After playing with the connector (breaking it even more) and the ribbon, I finally managed to align them and make a connection between the two! Hurray!

No soldering required! And no need to wait for the polyimide ribbons to arrive! I was so happy!

> First time the CAPS LOCK LED lit up! But the connector still wasn't aligned properly... Keypresses weren't registered...

> Difficult to do better :D That's spot on!

I'm going to epoxy or hot glue that connector during the final assembly, but for now, that's good enough!

As you can see in the first picture, for each key, two male dupont headers are present, and there are two empty plated holes below each one. I did this because I wanted to plug dupont cables from my dev board into my breadboard and use a diode to try to find the "direction" of the matrix.

The two cables from my breadboard, with the diode in between, plug onto the headers on my board, and using a piece of wire, I can touch the two plated holes to make contact and simulate a keypress.

But, it didn't work. The only diodes I had lying around were some cheap, no-name diodes I got with an electronic kit, and I think their internal resistance is too high. When I tried them, the keypresses weren't registered...

So I gave up. Maybe I'll buy low-resistance diodes in the future, but it's not a priority right now. After all, Apple didn't use them on the original keyboard. I know it's because it was a membrane keyboard, but still... Anyway, my keyboard is going to work without them, and I could revisit this in the future if I want to.

So, I tested all my keys, and 9, TAB, and Option Right keys weren't registering...

After a few minutes of checking my reverse engineering work on the matrix, I found that I made a mistake when writing the pins down on my spreadsheet.

After cross-checking with the original matrix, the correct pins for those keys are:
- 9: 30 and 1
- TAB: 7 and 22
- Option Right: 24 and 22

So, I corrected my spreadsheet, looked at my schematic on KiCad to see where those pins were located, and I tried to bridge them using a wire. Believe it or not, it worked!

I have fully and successfully mapped the matrix of the 88 key magic keyboard! I was so proud of myself; I had spent a lot of hours on this, and it finally paid off!

> First time all keys working! (Sorry for the quality of the picture; it's a screenshot of a video I made to show my friends; it's the only picture I have of this moment...)
Now, it's time to tackle the Touch ID part! But that will be for another post!
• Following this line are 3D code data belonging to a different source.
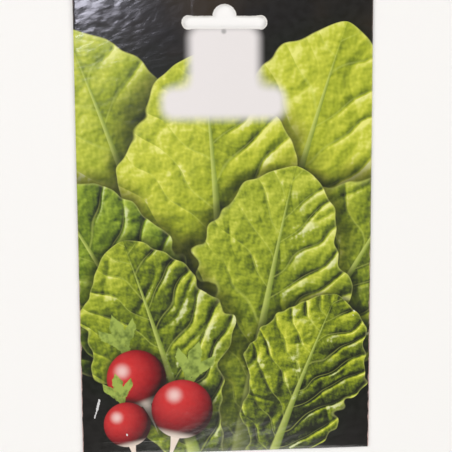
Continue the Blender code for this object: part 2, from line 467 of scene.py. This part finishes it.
# A fan of salad leaves and a few radishes on a dark ground
def frontPicture(w, page):
    toCorner = w.plus(w.times(page["x"], 0.6), page["y"])
    clouds = w.step(w.noise(page["place"], 0.03, 2.0), 0.3, 0.7)
    warmth = w.times(w.step(toCorner, 10.0, 95.0), clouds)
    colour = w.blend(warmth, printLayout["ground"], printLayout["warmGround"])
    leaf = leafGroup(leafReliefGroup())
    number = 1
    for baseX, baseY, turn, length, width, bend, light, tint in printLayout["leaves"]:
        colour = placeMotif(w, leaf, page, colour, number, baseX, baseY, turn, length,
                            Width=width, Bend=bend, Light=light, Tint=printLayout["tints"][tint])
        number += 1
    radish = radishGroup()
    for middleX, middleY, turn, radius in printLayout["radishes"]:
        colour = placeMotif(w, radish, page, colour, number, middleX, middleY, turn, radius)
        number += 1
    return colour


labelPatch = {
    "middle": (-0.2, 63.5),
    "half": (13.6, 14.6),
    "bandMiddle": (-0.6, 48.6),
    "bandHalf": (24.0, 6.2),
    "corner": 5.0,
    "fillet": 9.0,
    "soft": 2.8,
    "colour": (0.82, 0.785, 0.78, 1.0),
}


# How far a place lies outside a box with rounded corners
def roundedBox(w, x, y, middle, half, corner):
    dx = w.minus(w.size(w.minus(x, middle[0])), half[0] - corner)
    dy = w.minus(w.size(w.minus(y, middle[1])), half[1] - corner)
    outside = w.join(w.most(dx, 0.0), w.most(dy, 0.0), 0.0)
    return w.minus(w.vector("LENGTH", outside), corner)


# A bare white patch with soft edges, close under the slot
def blankLabel(w, page, colour):
    x, y = page["x"], page["y"]
    upper = roundedBox(w, x, y, labelPatch["middle"], labelPatch["half"], labelPatch["corner"])
    band = roundedBox(w, x, y, labelPatch["bandMiddle"], labelPatch["bandHalf"], labelPatch["corner"])
    reach = w.math("SMOOTH_MIN", upper, band, labelPatch["fillet"])
    share = w.step(reach, labelPatch["soft"], -labelPatch["soft"])
    return w.blend(share, colour, labelPatch["colour"])


paperFinish = {
    "core": (0.78, 0.76, 0.71, 1.0),
    "inside": (0.80, 0.79, 0.75, 1.0),
    "specular": 0.25,
    "coat": 0.7,
    "coatRoughness": 0.14,
    "roughness": (0.28, 0.42),
}
# The slot on the flat sheet in millimetres, as slotShape gives it in metres
slotPrint = {"y": 79.5, "reach": 13.65, "half": 2.35, "bump": 4.5}


# Wear on the flat sheet, in millimetres
wearMarks = {
    # scuffs: x and y of both ends, half width
    "pale": (
        (-50.9, -68.7, -51.8, -72.4, 0.42),
        (-51.8, -72.4, -52.9, -76.0, 0.22),
        (-40.2, -83.2, -40.1, -83.4, 0.30),
        (51.4, -34.6, 51.5, -34.7, 0.28),
        (51.0, -36.3, 51.1, -36.4, 0.20),
    ),
    "paleColour": (0.76, 0.75, 0.75, 1.0),
    "smudge": (-0.3, 76.1),
    "smudgeColour": (0.32, 0.31, 0.31, 1.0),
    "foldColour": (0.60, 0.42, 0.38, 1.0),
    "foldFrom": 58.05,
    "foldRagged": 1.1,
    "foldUntil": 58.8,
    "foldShares": (0.15, 0.85),  # near the top and near the bottom
    "rimColour": (0.80, 0.78, 0.74, 1.0),
    "rimWidths": (0.16, 0.70),  # along the slot's sides and round its ends
    "rimRagged": 0.30,
}


# The place on the flat sheet in millimetres, as values and as vectors. It is joined and split
# again so that all of it reaches the motifs at once, and they are compiled one after another.
def pageOf(w):
    u, v = w.split(w.add("ShaderNodeUVMap", uv_map="blank").outputs["UV"])
    x = w.times(u, 1000.0)
    y = w.times(v, 1000.0)
    place = w.join(x, y, 0.0)
    litX = w.plus(x, leafPrint["lightStep"][0])
    litY = w.plus(y, leafPrint["lightStep"][1])
    pageX, pageY = w.split(place)
    return {"x": pageX, "y": pageY, "place": place, "litPlace": w.join(litX, litY, 0.0)}


# White paper shows round the slot, more at its ends than along its sides
def slotRim(w, page, colour):
    x, y = page["x"], w.minus(page["y"], slotPrint["y"])
    middle = w.most(w.least(x, slotPrint["reach"]), -slotPrint["reach"])
    toSlot = w.minus(w.vector("LENGTH", w.join(w.minus(x, middle), y, 0.0)), slotPrint["half"])
    toBump = w.vector("LENGTH", w.join(x, w.minus(y, slotPrint["half"]), 0.0))
    away = w.least(toSlot, w.minus(toBump, slotPrint["bump"]))
    ragged = w.minus(w.noise(page["place"], 1.3, 1.0), 0.5)
    width = w.plus(w.step(w.size(x), 11.5, 15.8, *wearMarks["rimWidths"]),
                   w.times(ragged, wearMarks["rimRagged"]))
    share = w.step(away, width, w.times(width, 0.6))
    return w.blend(share, colour, wearMarks["rimColour"])


# Folds worn to pink and bare paper, a few scuffs and a smudge
def wornPrint(w, page, colour):
    place = page["place"]
    edge = w.size(page["x"])
    streak = w.noise(w.mapping(place, scale=(1.2, 5.0, 1.0)), 1.0, 2.0)
    start = w.plus(wearMarks["foldFrom"], w.times(streak, -wearMarks["foldRagged"]))
    end = wearMarks["foldUntil"]
    share = w.times(w.step(edge, start, w.plus(start, 0.35)), w.step(edge, end + 0.4, end - 0.4))
    share = w.times(share, w.step(page["y"], 30.0, -60.0, *wearMarks["foldShares"]))
    colour = w.blend(share, colour, wearMarks["foldColour"])
    nearest = 9.0  # further than any scuff reaches
    for x0, y0, x1, y1, half in wearMarks["pale"]:
        dx, dy = x1 - x0, y1 - y0
        square = dx * dx + dy * dy
        fromStart = w.vector("SUBTRACT", place, (x0, y0, 0.0))
        ahead = w.vector("DOT_PRODUCT", fromStart, (dx / square, dy / square, 0.0))
        ahead = w.most(w.least(ahead, 1.0), 0.0)
        onLine = w.join(w.times(ahead, dx), w.times(ahead, dy), 0.0)
        away = w.minus(w.vector("LENGTH", w.vector("SUBTRACT", fromStart, onLine)), half)
        nearest = w.least(away, nearest)
    rough = w.times(w.minus(w.noise(place, 1.5, 1.0), 0.5), 0.5)
    scuffs = w.times(w.step(w.plus(nearest, rough), 0.15, -0.15), 0.9)
    colour = w.blend(scuffs, colour, wearMarks["paleColour"])
    smudge = w.vector("LENGTH", w.vector("SUBTRACT", place, (*wearMarks["smudge"], 0.0)))
    return w.blend(w.times(w.step(smudge, 1.5, 0.3), 0.8), colour, wearMarks["smudgeColour"])


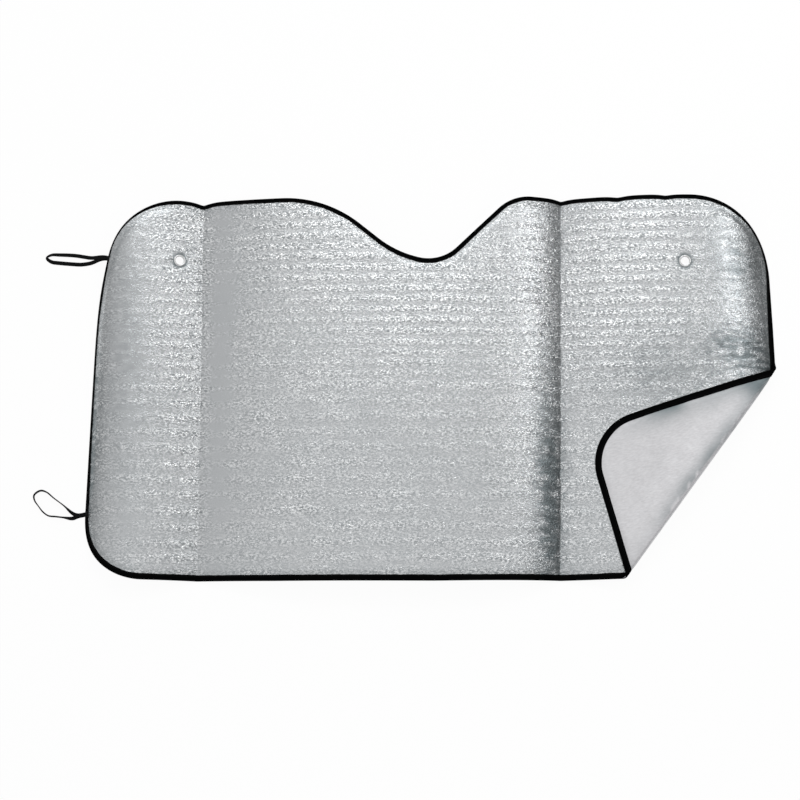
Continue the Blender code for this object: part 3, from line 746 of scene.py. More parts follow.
def foil_front(settings):
    """Bright metallised film over bubbles, with the fine crinkle that is pressed into it.

    Short ridges are where a noise crosses its middle value. They grow with the sheet's own crinkled
    share, and where they are strong their tops get painted glints and their feet painted shade.
    """
    look = Look("silver bubble foil")
    cut = look.cut()
    crinkle_map = look.scaled(cut, (0.8, 1.35, 1.0), 0.2)
    coarse = look.noise(crinkle_map, 0.9 / settings.crinkle_size, 1.5, 0.5, 0.5)
    fine = look.noise(crinkle_map, 1.5 / settings.crinkle_size, 1.0, 0.5, 0.6)
    ridged = look.sum(look.sum(coarse, 0.5, "SUBTRACT"), 0.0, "ABSOLUTE")
    relief = look.sum(look.times(ridged, 1.8), look.times(fine, 0.8))
    crinkled = look.share("crinkled")
    painted_shade = look.share("painted_shade")
    height = look.times(relief, look.between(crinkled, 0.0, 1.0, settings.smooth_share, 1.0))
    normal = look.bump(height, settings.crinkle_depth)
    # Painted glints: near white flecks on the crinkles' tops, where the crinkled share is high
    fleck = look.noise(crinkle_map, 1.05 / settings.crinkle_size, 1.0, 0.5, 0.9)
    painted_glint = look.between(fleck, 0.50, 0.62, 0.0, 1.0)
    painted_glint = look.times(painted_glint, look.between(crinkled, 0.03, 0.75, 0.0, 0.9))
    painted_glint = look.times(painted_glint, look.between(painted_shade, 0.0, 1.0, 1.0, 0.2))
    # Painted shade at the crinkles' feet, beside the painted glints
    painted_fleck_shade = look.between(fleck, 0.38, 0.50, 1.0, 0.0)
    painted_fleck_shade = look.times(painted_fleck_shade, look.between(crinkled, 0.03, 0.65, 0.0, 0.6))
    # Painted shade: the film's colour is pulled towards a darker teal grey by the painted shade share and at
    # the crinkles' feet
    dark = toned(settings.dull_colour, TEAL_SHADE)
    colour = look.blend(look.noise(cut, 9.0, 2.0), settings.dull_colour, settings.foil_colour)
    colour = look.blend(look.times(painted_shade, 0.9), colour, dark)
    colour = look.blend(painted_fleck_shade, colour, dark)
    colour = look.blend(painted_glint, colour, settings.glint_colour)
    roughness = look.between(fine, 0.3, 0.7, settings.roughness - 0.05, settings.roughness + 0.06)
    return look.finish(Base_Color=colour, Metallic=settings.metallic, Roughness=roughness, Normal=normal)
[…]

I'm taking this opportunity to ask if someone knows where I could find a cheap plastic case that will fit the layout I've designed for this keyboard. Who knows, if it avoids me making a custom one, that would be great. Even if I don't think I'll be able to use a standard one, because I would need a lot of special mounting brackets for all the bits of the magical keyboard, but hey, who knows...

Here's the layout:

Impressive amount of work!
I take it that your custom PCB is only for prototyping and not going to be part of the final keyboard.

BTW, short right Shift keys in keycap sets are usually 1.75u.


--- Quote from: Findecanor on Fri, 28 July 2023, 01:27:13 ---Impressive amount of work!
I take it that your custom PCB is only for prototyping and not going to be part of the final keyboard.

BTW, short right Shift keys in keycap sets are usually 1.75u.

--- End quote ---

Thanks, man, I appreciate it. ;)
Yeah, the custom PCB I've received is not for the final keyboard; it's just a development board. I recognize I didn't emphasize enough on that.
I'm going to build another custom PCB that matches the layout above. :)

As for the right shift key, I've gone with this size because I wanted to have a small gap between my arrow keys and the shift key. But yeah, if it facilitates the keycap purchase, I'm all for it.
Feel free to suggest other layouts or ideas to help me improve this design.

The only thing I want/need is to keep all the original keys of the Magic Keyboard!

just glanced over the thread but this does look cool.